▸ DATA EXTRACT

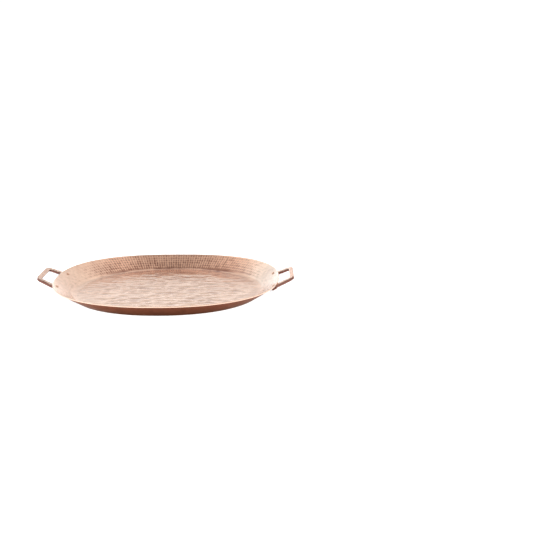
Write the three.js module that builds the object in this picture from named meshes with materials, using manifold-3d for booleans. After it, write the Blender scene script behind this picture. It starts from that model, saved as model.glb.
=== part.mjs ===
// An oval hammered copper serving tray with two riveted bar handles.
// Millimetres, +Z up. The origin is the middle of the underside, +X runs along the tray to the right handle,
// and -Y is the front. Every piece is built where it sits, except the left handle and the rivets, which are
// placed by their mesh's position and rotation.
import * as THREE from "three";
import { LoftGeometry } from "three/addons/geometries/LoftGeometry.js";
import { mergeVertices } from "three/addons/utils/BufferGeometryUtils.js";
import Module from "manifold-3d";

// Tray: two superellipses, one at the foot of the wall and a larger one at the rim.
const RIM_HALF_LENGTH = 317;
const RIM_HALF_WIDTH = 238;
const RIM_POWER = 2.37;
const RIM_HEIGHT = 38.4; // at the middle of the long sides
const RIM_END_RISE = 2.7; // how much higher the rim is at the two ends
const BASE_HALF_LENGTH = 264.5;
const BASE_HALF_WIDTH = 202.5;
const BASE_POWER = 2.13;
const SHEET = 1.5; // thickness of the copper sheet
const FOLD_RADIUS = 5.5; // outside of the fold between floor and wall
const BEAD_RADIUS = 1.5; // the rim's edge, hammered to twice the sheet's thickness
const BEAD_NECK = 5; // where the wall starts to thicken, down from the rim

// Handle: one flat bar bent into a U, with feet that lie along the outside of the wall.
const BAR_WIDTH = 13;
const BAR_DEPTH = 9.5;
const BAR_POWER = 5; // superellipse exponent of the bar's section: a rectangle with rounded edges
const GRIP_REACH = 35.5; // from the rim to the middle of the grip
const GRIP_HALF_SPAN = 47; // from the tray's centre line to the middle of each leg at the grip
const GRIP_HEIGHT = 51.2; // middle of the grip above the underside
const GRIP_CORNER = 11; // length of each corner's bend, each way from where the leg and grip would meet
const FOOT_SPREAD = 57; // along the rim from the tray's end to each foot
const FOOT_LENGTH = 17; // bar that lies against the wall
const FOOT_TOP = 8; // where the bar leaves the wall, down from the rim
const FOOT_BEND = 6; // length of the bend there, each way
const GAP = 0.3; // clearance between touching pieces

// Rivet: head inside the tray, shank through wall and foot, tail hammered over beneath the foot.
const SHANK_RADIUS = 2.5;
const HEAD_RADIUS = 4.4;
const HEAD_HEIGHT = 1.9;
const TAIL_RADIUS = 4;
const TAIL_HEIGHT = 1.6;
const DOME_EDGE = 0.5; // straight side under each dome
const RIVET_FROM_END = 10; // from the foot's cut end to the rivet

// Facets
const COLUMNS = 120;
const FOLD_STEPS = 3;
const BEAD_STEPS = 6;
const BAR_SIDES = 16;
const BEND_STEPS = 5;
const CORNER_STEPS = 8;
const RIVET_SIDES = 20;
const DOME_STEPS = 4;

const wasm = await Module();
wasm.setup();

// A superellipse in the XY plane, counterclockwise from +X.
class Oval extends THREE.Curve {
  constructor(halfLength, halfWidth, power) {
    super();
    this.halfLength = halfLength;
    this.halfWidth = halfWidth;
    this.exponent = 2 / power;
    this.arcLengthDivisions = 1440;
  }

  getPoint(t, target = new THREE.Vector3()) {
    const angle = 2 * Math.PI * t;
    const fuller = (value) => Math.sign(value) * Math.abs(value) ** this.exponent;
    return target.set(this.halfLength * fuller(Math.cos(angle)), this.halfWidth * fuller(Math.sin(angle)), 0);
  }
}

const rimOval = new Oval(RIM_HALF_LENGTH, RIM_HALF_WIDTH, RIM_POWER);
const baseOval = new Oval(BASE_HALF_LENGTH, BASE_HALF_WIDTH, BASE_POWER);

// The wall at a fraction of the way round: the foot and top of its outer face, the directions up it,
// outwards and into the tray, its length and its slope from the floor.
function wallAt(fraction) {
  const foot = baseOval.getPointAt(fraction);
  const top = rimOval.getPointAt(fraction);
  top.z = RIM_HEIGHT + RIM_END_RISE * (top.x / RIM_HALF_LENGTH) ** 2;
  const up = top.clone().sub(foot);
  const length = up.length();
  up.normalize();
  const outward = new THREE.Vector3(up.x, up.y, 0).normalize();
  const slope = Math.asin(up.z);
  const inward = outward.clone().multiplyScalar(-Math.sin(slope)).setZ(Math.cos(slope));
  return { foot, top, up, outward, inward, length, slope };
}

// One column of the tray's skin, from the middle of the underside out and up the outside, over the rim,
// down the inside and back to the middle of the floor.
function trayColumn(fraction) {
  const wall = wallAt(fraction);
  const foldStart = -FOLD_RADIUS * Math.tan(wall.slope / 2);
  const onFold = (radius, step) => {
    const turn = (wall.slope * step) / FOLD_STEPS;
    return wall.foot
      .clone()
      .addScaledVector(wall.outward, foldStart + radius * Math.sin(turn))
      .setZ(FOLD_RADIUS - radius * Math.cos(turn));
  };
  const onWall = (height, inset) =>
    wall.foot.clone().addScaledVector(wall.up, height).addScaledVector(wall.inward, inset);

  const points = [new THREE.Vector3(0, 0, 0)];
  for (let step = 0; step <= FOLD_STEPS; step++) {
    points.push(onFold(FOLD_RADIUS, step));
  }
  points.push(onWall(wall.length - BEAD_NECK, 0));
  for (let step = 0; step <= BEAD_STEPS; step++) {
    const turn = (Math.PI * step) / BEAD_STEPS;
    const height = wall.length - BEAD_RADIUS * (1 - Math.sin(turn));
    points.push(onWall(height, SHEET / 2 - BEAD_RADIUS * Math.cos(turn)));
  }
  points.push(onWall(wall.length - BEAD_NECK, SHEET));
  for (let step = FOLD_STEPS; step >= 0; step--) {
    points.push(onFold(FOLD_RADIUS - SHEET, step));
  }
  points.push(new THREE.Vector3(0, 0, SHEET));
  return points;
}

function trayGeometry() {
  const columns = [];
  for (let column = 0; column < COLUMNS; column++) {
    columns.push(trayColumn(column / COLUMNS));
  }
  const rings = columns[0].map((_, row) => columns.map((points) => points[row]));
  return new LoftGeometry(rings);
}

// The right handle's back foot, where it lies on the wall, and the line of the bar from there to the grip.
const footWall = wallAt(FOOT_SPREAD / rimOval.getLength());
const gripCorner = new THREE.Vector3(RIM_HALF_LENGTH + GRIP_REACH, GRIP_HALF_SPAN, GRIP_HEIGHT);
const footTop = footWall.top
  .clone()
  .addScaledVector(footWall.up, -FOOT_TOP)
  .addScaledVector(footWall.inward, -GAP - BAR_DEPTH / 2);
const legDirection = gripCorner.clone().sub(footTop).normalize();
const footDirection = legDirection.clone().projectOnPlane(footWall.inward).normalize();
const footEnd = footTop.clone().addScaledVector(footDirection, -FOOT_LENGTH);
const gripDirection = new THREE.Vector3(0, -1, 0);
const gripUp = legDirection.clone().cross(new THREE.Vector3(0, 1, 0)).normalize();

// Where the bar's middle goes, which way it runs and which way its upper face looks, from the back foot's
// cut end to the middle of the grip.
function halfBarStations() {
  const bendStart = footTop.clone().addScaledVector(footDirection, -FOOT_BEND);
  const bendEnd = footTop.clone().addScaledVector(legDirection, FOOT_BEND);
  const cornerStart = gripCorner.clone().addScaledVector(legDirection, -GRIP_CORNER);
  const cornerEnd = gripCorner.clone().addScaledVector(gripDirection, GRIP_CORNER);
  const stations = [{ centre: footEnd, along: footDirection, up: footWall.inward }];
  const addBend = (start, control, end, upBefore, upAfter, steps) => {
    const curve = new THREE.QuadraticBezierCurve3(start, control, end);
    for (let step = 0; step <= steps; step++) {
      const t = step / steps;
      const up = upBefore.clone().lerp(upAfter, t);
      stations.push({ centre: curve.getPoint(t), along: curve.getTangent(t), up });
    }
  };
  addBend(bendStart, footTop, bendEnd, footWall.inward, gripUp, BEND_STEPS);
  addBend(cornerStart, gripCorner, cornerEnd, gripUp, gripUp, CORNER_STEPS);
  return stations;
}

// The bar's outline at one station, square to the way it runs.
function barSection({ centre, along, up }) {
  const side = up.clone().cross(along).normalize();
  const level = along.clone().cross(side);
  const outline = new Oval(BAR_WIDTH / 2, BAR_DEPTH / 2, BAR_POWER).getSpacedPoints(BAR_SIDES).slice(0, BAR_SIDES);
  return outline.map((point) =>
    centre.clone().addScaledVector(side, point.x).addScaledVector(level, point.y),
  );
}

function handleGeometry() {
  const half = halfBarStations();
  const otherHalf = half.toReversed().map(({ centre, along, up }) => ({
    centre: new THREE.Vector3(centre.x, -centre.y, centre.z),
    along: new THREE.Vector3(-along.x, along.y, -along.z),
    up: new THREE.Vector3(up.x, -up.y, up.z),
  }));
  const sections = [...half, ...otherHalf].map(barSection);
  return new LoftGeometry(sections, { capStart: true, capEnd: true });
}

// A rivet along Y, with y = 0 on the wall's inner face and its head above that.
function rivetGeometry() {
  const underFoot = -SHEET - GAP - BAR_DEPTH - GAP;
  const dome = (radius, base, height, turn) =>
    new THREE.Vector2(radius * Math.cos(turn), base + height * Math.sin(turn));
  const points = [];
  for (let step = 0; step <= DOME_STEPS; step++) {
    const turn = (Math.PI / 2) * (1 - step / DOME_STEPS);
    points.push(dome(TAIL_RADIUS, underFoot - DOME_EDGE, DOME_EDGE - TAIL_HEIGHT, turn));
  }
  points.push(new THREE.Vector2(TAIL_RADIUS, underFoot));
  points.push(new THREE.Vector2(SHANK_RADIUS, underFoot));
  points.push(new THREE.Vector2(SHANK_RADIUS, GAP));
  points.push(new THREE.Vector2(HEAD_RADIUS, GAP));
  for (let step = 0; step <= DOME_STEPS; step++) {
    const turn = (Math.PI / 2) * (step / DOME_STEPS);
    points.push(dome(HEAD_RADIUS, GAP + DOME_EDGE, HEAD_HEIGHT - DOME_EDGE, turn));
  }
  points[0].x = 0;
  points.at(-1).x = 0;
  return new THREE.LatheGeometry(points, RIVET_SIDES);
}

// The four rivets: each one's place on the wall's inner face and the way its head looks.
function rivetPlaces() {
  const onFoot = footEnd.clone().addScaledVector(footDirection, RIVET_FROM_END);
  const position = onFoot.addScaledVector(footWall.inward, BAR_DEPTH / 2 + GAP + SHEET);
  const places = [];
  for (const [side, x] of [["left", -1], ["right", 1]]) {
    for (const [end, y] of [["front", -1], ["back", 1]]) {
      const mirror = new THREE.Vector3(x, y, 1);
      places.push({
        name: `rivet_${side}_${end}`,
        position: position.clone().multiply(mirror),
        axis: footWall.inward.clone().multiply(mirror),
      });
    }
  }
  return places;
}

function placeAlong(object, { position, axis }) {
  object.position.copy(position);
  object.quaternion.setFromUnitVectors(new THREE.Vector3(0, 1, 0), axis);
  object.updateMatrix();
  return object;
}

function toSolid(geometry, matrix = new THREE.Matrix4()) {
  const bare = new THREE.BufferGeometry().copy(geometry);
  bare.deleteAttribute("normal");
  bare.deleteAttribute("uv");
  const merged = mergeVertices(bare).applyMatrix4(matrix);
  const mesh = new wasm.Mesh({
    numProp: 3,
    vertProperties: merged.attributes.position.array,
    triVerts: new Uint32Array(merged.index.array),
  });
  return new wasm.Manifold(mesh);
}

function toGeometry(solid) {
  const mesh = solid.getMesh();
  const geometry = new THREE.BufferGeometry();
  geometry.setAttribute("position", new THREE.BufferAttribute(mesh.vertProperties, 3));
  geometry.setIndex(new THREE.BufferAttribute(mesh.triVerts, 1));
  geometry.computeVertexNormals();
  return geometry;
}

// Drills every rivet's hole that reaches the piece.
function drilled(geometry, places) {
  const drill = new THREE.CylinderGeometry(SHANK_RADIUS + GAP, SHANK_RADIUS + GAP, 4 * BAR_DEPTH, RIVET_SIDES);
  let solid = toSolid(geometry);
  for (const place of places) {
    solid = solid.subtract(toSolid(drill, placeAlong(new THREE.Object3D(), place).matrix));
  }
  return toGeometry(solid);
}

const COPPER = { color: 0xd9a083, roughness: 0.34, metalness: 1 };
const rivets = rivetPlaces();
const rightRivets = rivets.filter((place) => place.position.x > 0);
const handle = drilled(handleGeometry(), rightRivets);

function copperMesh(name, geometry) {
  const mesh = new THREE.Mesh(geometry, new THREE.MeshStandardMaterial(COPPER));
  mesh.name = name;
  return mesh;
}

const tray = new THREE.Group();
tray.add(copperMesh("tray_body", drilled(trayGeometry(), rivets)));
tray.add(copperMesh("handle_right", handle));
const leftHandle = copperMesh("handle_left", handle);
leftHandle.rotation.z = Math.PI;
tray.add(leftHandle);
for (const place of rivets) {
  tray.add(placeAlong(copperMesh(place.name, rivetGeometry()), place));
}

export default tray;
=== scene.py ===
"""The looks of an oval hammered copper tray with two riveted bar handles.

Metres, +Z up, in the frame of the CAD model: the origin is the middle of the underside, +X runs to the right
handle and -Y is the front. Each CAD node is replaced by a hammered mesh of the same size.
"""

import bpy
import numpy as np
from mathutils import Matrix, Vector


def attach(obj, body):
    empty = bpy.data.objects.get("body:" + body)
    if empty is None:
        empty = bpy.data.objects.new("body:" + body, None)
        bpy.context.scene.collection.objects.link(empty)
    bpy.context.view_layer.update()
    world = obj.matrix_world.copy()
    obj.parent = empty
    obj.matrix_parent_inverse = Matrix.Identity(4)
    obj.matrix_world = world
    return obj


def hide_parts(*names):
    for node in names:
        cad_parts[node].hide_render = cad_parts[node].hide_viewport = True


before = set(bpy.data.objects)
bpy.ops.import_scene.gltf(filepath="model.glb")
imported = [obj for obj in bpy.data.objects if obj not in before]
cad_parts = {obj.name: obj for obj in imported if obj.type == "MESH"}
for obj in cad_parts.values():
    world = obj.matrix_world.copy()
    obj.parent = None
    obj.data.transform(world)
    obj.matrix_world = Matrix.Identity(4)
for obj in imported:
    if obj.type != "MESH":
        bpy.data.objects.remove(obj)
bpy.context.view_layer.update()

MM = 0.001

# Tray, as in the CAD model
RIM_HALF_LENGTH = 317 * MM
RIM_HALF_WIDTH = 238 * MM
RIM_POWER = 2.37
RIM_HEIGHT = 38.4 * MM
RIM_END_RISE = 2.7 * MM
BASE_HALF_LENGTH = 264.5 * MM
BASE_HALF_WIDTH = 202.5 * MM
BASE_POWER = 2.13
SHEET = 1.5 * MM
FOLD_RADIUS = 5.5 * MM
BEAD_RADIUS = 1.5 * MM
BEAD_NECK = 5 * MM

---

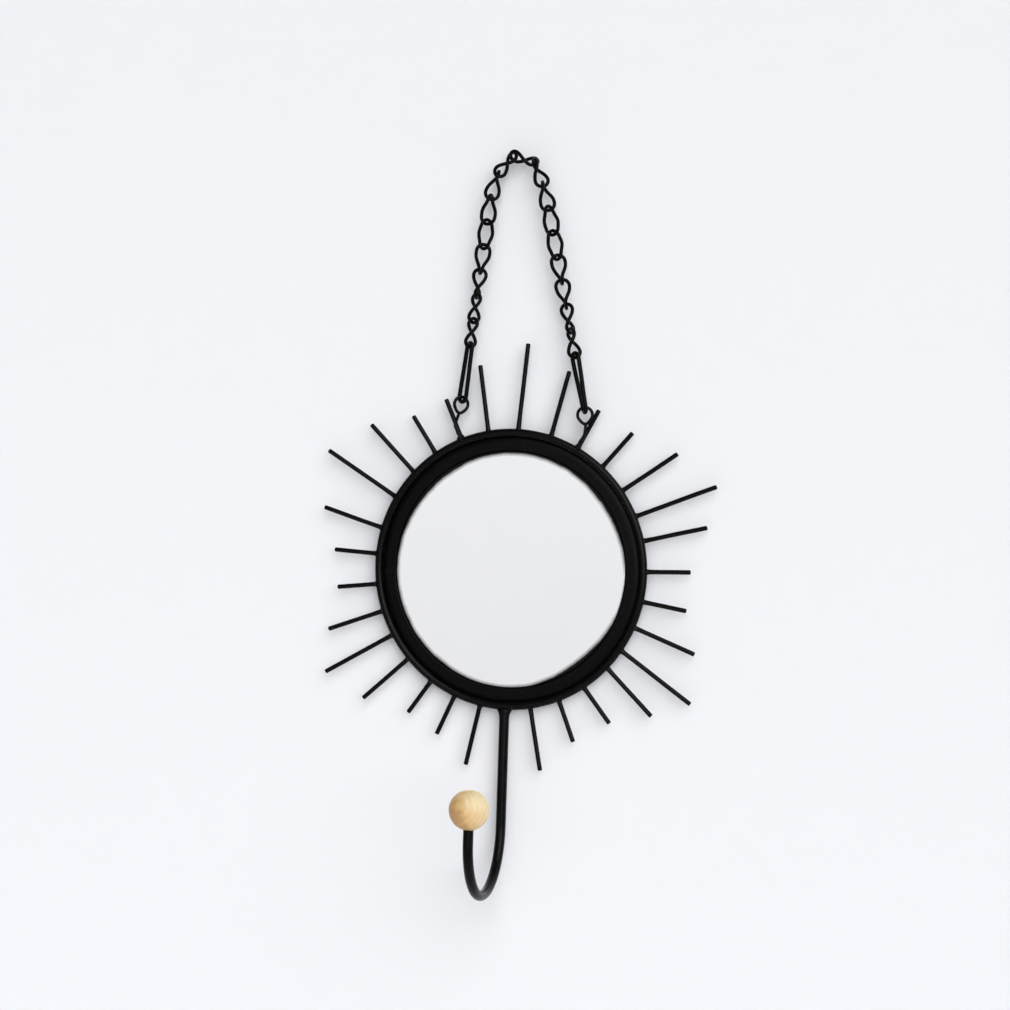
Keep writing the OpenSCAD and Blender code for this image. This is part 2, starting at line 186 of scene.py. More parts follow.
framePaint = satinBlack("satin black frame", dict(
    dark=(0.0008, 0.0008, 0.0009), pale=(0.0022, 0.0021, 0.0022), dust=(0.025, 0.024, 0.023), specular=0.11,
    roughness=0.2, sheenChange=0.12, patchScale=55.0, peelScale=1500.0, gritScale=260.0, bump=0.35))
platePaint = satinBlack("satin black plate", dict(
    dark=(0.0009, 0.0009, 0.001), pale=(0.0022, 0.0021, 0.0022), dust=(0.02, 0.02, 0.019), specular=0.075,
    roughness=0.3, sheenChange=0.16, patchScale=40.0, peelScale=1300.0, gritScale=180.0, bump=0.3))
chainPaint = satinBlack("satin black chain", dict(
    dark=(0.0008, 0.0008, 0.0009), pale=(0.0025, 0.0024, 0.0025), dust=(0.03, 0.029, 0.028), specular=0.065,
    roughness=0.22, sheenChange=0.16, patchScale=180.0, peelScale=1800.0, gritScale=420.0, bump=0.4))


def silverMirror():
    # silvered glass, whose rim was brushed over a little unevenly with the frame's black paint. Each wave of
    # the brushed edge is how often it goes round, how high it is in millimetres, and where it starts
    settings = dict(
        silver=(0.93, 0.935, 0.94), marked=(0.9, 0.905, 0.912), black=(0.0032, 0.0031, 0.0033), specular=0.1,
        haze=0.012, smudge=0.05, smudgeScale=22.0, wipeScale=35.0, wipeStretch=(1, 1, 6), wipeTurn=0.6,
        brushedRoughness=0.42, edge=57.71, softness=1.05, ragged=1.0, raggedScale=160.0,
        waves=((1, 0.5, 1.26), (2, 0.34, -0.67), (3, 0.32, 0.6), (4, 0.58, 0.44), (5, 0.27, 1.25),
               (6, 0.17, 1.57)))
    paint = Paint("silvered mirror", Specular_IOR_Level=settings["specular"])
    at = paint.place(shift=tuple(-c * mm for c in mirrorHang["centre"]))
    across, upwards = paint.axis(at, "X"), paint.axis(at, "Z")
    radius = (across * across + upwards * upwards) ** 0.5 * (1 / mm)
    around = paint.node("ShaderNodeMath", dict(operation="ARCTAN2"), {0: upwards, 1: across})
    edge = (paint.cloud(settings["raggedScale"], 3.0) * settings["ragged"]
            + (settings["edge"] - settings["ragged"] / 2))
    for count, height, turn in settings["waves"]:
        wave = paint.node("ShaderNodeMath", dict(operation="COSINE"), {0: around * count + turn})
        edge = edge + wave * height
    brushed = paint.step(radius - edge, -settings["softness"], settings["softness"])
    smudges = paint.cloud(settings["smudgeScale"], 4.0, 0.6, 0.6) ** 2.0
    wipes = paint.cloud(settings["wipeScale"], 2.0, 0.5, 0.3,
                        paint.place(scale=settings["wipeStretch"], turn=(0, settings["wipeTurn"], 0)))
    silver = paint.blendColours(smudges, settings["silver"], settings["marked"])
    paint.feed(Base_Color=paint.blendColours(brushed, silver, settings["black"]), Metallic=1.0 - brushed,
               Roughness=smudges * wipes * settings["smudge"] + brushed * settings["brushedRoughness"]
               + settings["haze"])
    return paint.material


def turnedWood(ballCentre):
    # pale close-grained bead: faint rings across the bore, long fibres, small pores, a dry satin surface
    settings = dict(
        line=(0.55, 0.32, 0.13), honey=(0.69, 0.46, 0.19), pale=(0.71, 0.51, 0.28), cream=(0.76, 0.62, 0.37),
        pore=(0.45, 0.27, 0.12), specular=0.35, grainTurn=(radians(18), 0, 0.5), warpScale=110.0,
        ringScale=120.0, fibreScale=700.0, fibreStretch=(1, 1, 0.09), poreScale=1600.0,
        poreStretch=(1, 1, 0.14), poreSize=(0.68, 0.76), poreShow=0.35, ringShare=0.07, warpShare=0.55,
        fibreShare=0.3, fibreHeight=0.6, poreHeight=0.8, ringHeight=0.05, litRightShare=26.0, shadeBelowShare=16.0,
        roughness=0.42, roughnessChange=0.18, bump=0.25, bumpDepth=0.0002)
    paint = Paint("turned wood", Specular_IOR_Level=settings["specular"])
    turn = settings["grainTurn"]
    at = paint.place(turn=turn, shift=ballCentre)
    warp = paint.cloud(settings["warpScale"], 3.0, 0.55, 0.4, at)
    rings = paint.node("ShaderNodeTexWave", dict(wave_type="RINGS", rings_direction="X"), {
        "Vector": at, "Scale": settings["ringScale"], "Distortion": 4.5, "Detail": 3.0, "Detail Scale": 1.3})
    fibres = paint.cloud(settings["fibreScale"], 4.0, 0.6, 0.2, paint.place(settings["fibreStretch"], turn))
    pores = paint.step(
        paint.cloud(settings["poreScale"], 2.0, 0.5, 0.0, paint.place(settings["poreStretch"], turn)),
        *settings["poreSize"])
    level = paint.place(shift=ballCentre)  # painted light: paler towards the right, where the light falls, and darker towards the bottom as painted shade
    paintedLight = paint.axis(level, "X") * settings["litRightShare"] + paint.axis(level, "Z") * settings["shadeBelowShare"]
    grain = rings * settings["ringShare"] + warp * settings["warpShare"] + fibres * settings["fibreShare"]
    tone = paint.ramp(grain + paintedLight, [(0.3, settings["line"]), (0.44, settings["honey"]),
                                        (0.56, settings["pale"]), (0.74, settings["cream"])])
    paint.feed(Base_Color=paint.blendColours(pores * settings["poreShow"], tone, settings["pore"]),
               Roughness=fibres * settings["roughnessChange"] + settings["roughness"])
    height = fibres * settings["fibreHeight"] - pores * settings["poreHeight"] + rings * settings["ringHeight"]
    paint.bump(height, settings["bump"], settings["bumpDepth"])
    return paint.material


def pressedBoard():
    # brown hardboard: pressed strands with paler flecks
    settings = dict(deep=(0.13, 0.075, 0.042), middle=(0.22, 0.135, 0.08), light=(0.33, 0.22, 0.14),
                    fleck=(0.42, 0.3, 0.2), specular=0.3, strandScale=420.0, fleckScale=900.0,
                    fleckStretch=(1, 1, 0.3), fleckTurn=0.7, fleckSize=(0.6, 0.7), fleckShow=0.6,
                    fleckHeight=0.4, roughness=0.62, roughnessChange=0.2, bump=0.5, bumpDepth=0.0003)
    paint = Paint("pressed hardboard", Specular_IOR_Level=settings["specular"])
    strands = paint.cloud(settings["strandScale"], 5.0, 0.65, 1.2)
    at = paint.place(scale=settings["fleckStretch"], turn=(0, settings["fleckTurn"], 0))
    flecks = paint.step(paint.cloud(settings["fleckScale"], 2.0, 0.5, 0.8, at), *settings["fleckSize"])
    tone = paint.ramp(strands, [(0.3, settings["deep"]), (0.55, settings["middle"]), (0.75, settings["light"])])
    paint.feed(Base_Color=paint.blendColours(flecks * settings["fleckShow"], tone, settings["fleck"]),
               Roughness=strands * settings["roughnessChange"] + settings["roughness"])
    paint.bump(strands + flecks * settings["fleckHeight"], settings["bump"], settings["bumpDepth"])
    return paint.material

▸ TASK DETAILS
Of the lines above, extract only those from the line with "before = set(bpy.data.objects)" to the line with "BEAD_NECK = 5 * MM", both included, exactly as written.

▸ FINAL RESULT
before = set(bpy.data.objects)
bpy.ops.import_scene.gltf(filepath="model.glb")
imported = [obj for obj in bpy.data.objects if obj not in before]
cad_parts = {obj.name: obj for obj in imported if obj.type == "MESH"}
for obj in cad_parts.values():
    world = obj.matrix_world.copy()
    obj.parent = None
    obj.data.transform(world)
    obj.matrix_world = Matrix.Identity(4)
for obj in imported:
    if obj.type != "MESH":
        bpy.data.objects.remove(obj)
bpy.context.view_layer.update()

MM = 0.001

# Tray, as in the CAD model
RIM_HALF_LENGTH = 317 * MM
RIM_HALF_WIDTH = 238 * MM
RIM_POWER = 2.37
RIM_HEIGHT = 38.4 * MM
RIM_END_RISE = 2.7 * MM
BASE_HALF_LENGTH = 264.5 * MM
BASE_HALF_WIDTH = 202.5 * MM
BASE_POWER = 2.13
SHEET = 1.5 * MM
FOLD_RADIUS = 5.5 * MM
BEAD_RADIUS = 1.5 * MM
BEAD_NECK = 5 * MM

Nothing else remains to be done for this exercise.